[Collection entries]
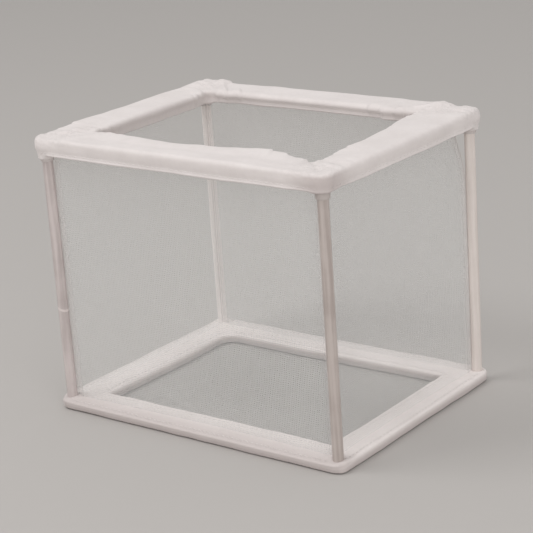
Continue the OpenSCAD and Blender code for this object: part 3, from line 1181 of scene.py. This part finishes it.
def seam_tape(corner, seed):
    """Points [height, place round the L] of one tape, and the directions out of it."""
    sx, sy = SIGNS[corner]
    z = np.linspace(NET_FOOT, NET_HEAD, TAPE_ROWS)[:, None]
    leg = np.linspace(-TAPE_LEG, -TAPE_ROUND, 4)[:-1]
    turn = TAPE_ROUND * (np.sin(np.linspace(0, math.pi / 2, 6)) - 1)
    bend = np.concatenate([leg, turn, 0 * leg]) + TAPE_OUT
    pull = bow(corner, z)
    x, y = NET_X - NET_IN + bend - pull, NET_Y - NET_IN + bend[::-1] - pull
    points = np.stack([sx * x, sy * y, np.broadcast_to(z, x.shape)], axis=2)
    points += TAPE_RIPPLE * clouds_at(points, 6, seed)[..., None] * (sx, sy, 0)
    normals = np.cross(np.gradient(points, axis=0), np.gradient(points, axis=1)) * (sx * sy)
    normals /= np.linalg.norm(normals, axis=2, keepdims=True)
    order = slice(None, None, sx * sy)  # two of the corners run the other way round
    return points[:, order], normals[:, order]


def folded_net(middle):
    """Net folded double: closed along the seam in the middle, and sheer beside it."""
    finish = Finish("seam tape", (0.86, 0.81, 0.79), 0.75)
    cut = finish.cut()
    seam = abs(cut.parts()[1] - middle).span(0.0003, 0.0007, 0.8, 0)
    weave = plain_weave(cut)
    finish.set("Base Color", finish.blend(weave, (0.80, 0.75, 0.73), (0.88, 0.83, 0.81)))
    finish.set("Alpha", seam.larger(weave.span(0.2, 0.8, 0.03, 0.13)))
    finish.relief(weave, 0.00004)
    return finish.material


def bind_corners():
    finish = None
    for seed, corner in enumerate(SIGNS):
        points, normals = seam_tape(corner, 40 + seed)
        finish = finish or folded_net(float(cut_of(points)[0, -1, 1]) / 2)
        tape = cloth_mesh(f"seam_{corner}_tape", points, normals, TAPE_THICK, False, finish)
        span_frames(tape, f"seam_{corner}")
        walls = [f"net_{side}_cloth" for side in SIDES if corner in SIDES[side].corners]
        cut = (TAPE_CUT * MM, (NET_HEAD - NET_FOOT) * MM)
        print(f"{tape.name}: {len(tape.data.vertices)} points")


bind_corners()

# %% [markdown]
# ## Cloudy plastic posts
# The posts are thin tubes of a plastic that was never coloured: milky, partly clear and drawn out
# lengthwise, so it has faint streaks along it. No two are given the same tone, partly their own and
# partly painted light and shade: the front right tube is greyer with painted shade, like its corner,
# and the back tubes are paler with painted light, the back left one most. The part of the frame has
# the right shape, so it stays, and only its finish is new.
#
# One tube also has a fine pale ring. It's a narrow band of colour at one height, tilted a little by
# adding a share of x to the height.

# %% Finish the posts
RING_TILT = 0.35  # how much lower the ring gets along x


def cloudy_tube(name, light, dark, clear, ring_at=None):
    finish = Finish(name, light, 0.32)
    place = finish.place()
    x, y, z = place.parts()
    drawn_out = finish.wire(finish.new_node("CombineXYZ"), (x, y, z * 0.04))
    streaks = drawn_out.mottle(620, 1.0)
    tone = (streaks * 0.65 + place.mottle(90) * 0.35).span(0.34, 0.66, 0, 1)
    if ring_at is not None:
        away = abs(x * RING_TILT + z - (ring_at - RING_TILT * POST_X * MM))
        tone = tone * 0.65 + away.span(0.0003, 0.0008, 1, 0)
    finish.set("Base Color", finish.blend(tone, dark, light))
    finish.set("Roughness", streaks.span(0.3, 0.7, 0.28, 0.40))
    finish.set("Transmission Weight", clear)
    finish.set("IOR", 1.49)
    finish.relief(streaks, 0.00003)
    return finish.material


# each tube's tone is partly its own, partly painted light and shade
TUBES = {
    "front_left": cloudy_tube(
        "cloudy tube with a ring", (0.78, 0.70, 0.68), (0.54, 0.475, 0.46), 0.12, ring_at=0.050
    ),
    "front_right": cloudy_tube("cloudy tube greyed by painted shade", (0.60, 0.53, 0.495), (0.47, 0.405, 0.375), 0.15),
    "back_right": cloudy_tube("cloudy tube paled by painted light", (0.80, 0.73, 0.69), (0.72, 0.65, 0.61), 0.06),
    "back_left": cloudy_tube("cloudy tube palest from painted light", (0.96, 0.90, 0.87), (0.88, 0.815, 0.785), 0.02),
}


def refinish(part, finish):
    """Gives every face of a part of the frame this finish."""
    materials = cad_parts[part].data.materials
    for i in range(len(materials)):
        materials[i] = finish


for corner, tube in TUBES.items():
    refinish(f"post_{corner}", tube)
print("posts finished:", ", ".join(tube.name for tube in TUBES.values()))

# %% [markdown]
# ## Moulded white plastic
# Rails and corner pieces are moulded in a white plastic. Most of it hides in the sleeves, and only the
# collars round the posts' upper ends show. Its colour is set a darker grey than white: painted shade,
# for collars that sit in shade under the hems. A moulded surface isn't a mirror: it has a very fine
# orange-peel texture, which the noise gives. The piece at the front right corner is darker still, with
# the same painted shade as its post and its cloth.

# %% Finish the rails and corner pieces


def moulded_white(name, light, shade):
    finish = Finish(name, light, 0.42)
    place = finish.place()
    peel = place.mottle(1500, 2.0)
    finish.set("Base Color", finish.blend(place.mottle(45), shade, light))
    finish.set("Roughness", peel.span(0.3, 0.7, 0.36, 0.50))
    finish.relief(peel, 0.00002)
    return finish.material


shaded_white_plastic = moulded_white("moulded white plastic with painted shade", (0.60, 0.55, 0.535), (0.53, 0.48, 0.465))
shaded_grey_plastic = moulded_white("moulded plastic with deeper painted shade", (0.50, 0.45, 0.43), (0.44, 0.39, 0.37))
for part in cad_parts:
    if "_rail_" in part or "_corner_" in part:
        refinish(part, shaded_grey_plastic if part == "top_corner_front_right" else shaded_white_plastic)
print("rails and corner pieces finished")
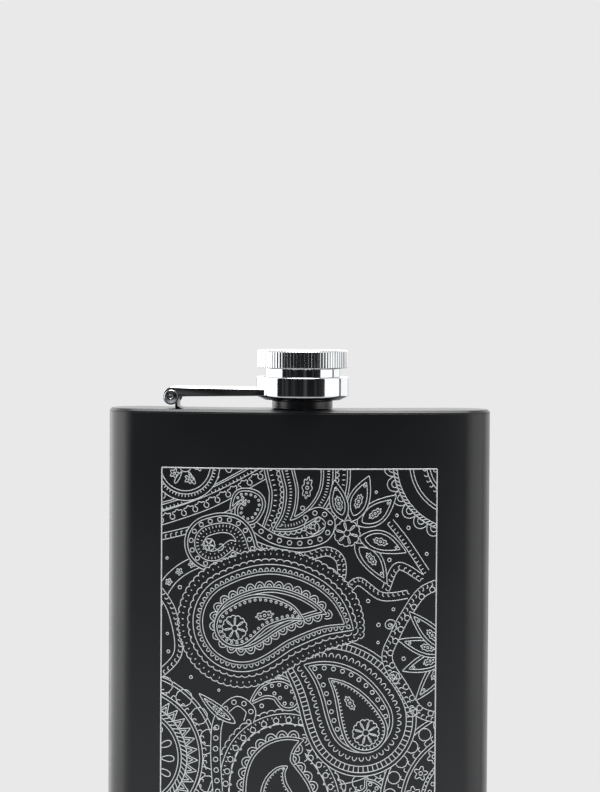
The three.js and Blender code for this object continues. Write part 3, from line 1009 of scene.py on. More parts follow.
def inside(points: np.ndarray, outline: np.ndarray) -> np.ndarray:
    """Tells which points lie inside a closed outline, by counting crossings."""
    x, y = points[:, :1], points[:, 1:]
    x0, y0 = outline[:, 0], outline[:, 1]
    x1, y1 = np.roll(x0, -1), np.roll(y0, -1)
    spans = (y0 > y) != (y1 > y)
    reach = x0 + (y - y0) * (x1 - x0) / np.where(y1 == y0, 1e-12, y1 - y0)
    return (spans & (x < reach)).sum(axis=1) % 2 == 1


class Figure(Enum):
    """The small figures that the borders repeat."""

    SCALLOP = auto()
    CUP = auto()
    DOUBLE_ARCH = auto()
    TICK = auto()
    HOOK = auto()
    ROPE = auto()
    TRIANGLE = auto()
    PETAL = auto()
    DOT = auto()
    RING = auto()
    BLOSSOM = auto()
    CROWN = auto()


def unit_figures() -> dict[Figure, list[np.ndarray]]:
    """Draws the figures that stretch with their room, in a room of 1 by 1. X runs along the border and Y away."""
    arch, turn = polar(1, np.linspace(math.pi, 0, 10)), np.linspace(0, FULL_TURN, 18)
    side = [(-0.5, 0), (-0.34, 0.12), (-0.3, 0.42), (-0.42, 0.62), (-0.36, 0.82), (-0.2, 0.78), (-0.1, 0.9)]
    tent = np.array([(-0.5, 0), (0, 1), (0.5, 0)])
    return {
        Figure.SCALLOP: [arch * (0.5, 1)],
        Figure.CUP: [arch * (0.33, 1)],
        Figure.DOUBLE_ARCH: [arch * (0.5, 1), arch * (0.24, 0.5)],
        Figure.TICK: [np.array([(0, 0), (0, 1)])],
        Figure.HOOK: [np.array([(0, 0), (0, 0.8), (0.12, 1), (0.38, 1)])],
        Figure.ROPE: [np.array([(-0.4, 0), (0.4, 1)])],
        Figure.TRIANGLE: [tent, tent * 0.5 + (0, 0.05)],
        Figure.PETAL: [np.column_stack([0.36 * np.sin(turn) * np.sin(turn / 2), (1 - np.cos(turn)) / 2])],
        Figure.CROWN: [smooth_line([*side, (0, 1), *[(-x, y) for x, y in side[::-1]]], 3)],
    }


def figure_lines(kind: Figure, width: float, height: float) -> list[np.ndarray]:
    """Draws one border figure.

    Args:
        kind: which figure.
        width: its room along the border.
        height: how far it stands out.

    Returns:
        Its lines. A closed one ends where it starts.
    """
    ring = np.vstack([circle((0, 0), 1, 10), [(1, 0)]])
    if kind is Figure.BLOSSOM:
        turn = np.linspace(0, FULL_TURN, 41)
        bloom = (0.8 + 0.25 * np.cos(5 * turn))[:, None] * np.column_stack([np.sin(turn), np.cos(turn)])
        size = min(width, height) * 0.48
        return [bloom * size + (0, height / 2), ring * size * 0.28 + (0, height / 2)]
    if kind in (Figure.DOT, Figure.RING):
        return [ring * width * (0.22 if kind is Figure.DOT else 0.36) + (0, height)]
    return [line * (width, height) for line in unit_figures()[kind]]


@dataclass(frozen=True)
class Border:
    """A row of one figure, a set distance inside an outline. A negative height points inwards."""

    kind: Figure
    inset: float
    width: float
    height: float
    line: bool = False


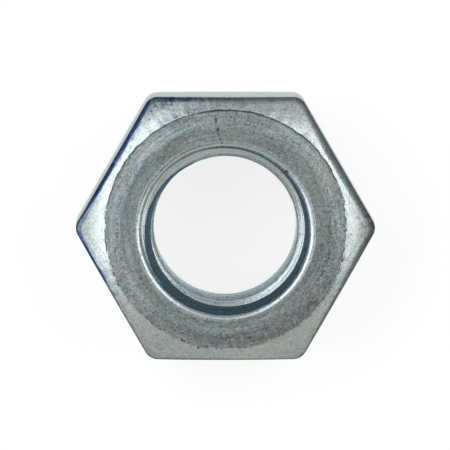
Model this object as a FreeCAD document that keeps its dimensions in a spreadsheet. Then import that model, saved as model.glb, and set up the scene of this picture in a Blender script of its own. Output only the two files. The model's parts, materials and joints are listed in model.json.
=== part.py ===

- **Your task**:
Restate, word for word and with nothing added, the lines from the first line of the listing through the one where "return points[:, order], normals[:, order]" stands.

- **Response**:
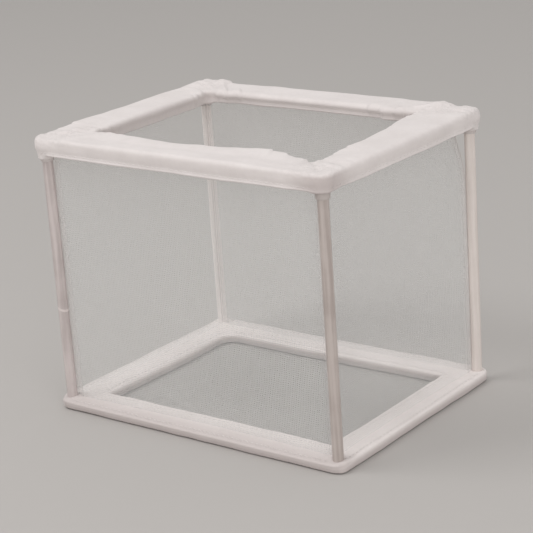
Continue the OpenSCAD and Blender code for this object: part 3, from line 1181 of scene.py. This part finishes it.
def seam_tape(corner, seed):
    """Points [height, place round the L] of one tape, and the directions out of it."""
    sx, sy = SIGNS[corner]
    z = np.linspace(NET_FOOT, NET_HEAD, TAPE_ROWS)[:, None]
    leg = np.linspace(-TAPE_LEG, -TAPE_ROUND, 4)[:-1]
    turn = TAPE_ROUND * (np.sin(np.linspace(0, math.pi / 2, 6)) - 1)
    bend = np.concatenate([leg, turn, 0 * leg]) + TAPE_OUT
    pull = bow(corner, z)
    x, y = NET_X - NET_IN + bend - pull, NET_Y - NET_IN + bend[::-1] - pull
    points = np.stack([sx * x, sy * y, np.broadcast_to(z, x.shape)], axis=2)
    points += TAPE_RIPPLE * clouds_at(points, 6, seed)[..., None] * (sx, sy, 0)
    normals = np.cross(np.gradient(points, axis=0), np.gradient(points, axis=1)) * (sx * sy)
    normals /= np.linalg.norm(normals, axis=2, keepdims=True)
    order = slice(None, None, sx * sy)  # two of the corners run the other way round
    return points[:, order], normals[:, order]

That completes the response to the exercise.